Teologi juga tidak bisa terlepas dari tradisi-tradisi yang ada, banyak
tradisi-tradisi gereja yang sangat baik yang merupakan respon umat-Nya kepada
Allah, tetapi harus diperhatikan adalah jangan sampe tradisi-tradisi yang ada
justru menjadi hal yang utama, sehingga fokus diseret kepada tradisi tersebut,
bukan fokus kepada Allah yang harus kita muliakan, dan semua tradisi-tradisi
tersebut pada hakikatnya hanyalah untuk memuliakan Allah.
Setiap orang akan
mengalami fase teologis dalam kehidupan mereka, ntah itu fase teologis awam
maupun khusus. Bahkan tak jarang orang yang kita temui, sangat mumpuni dalam
pengetahuan teologis tapi kehidupan pribadi mereka tidak berpadanan dengan
pengetahuan mumpuni mereka. Teologi yang baik banyak mengubah kehidupan orang,
tetapi pada prakteknya banyak juga teologi malah disalah gunakan, teologi
dipakai untuk menghakimi orang lain, mengekang kehidupan orang lain, pelecehan
dan mengakibatkan penderitaan. Kita tidak boleh memperlakukan teologi seenaknya
saja dalam perjalanan kehidupan kita, karena kita sedang berespon dan
membicarakan Allah yang hidup dan yang benar, oleh karena itu teologi merupakan
ibadah. Teologi harusnya membebaskan teologi, kebenaran teologi yang baik
harusnya memerdekakan kita. Teologilah perjalanan rohani kita, yang kita jalani
dengan hidup dan berakar dalam Kristus dan untuk Kristus, dan kita juga
mengalami transformasi spiritual di dalam Kristus Yesus, dengan kasih sayang
Allah Bapa dan dengan persekutuan Roh-Nya yang kudus, memampukan kita untuk
bergantung dan bersandar penuh pada-Nya, sehingga seluruh hidup kita, iman dan
pencapaian intlektualitas kita tunduk kepada-Nya, sehingga kita dimampukan
menjadi serupa dengan karakter Kristus dalam merespon pernyataan Allah bagi
kita untuk berkarya bagi-Nya, mewartakan Injil-Nya dan melayani dunia-Nya.
Sumber:
[1]
John Calvin, Institutes of the Christian
Religion, ed. John T. McNeil, ter.
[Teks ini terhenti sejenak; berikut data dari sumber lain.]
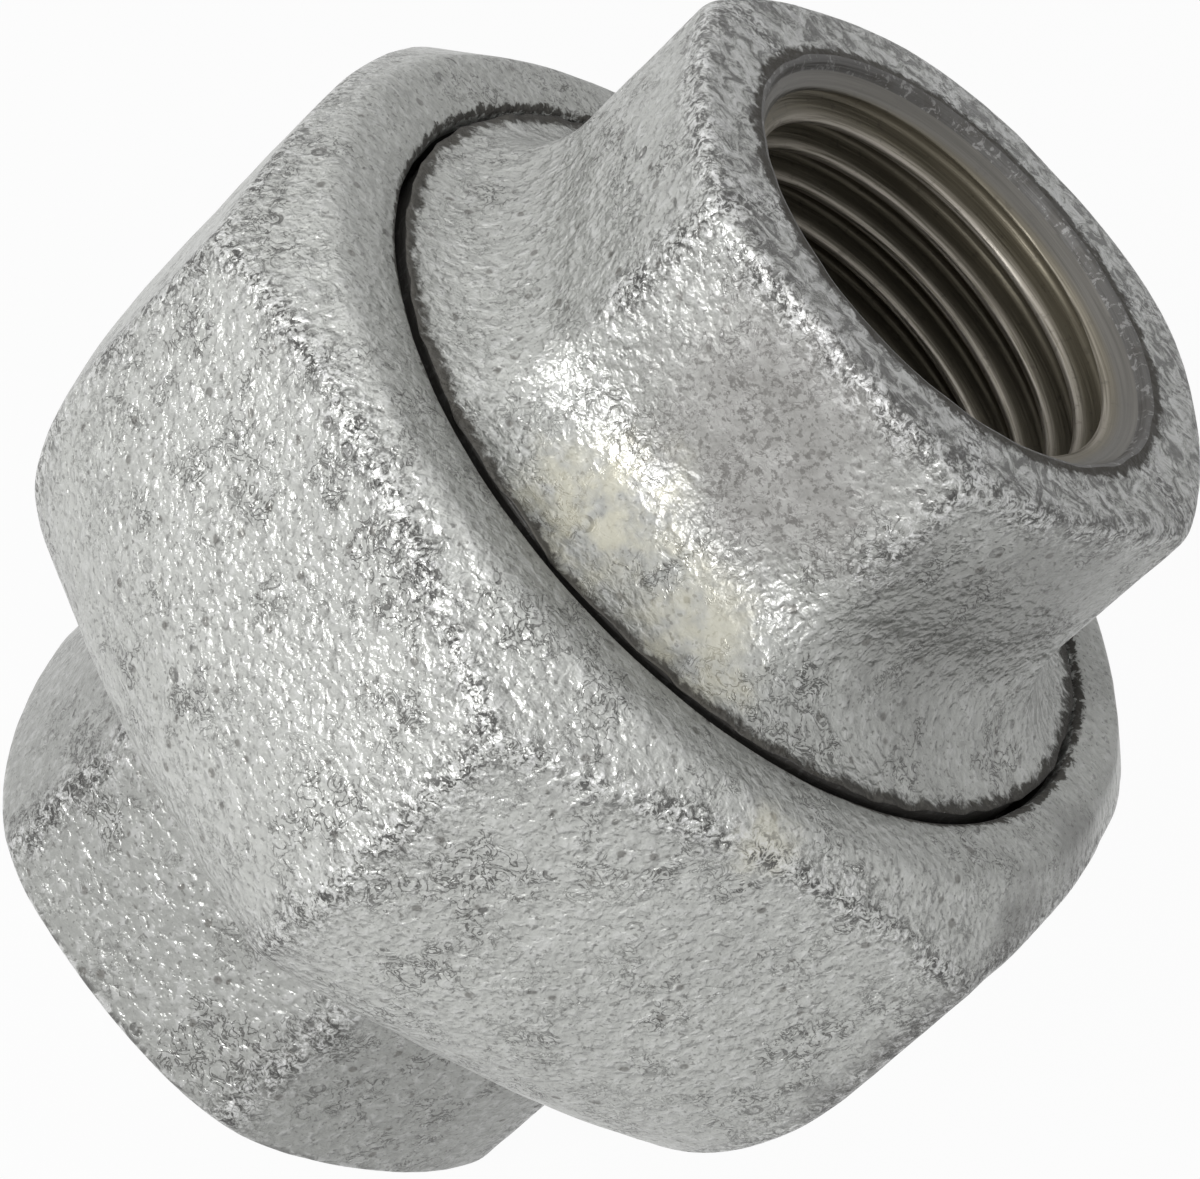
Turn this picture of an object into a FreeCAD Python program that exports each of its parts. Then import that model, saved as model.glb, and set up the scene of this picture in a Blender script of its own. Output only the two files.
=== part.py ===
import FreeCAD, Part

# Female pipe coupling of the union kind: two cast hexagon ends with internal pipe threads,
# drawn together on a flat ring by a hexagon nut that turns on the lower end.
# Millimetres, +Z along the pipe, standing on the lower end, origin at the middle of its face.

import math
import os

# Overall
total_length = 48.6
tail_across_flats = 28.7
head_across_flats = 27.9
end_face_curve = 34.0
end_corner_round = 2.2
end_face_across = 27.0
end_dome_radius = 2.2
tail_spin_deg = 52.0
head_spin_deg = 57.0

# Half inch pipe thread, cut in both ends and drawn at its crest diameter
pipe_thread_bore = 18.631
pipe_thread_depth = 15.0
mouth_diameter = 21.2
mouth_depth = 1.4
waterway_diameter = 17.0
thread_runout = 1.2

# Union thread between the nut and the upper end, drawn as plain bearing cylinders
union_shank_diameter = 36.2
union_thread_play = 0.3
collar_diameter = 37.5
collar_play = 0.4
collar_height = 3.0
shank_chamfer = 1.0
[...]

Ford Lewis Battle, 2 vol., Library of
Christian Classic (Philadelphia: Westminster Press, 1960), 1.1.1-2. dalam Kelly
M. Kapic Pedoman Ringkas Berteologi: Mengapa dan Bagaimana Berteologi (Waskita
Publising. 2014) hlm. 17.
[2]
Charles Hodge, “Lecture to Theological Students,” dalam Princenton Theology
1812-1921: Scripture, Science and Theological Method from Achibald Alexander to
Benjamin Breckinridge Warfield (ed. Mark A. Noll (Grand Rapids: Baker Academic.
2011) hlm. 112. dalam Kelly M. Kapic, Pedoman Ringkas Berteologi: Mengapa dan
Bagaimana Berteologi (Waskita Publising. 2014) hlm. 37-38.
[3]
Carl E. Braaten, “First Locus: Prolegomena to Christian Dogmatics,” dalam
Christian Dodmatics, ed. Carl E. Braaten dan Robert W. Jenkis (Philadelpia:
Fortress. 1984). hlm. 18. dalam Kelly M. Kapic, Pedoman Ringkas Berteologi:
Mengapa dan Bagaimana Berteologi (Waskita Publising. 2014) hlm. 43-44.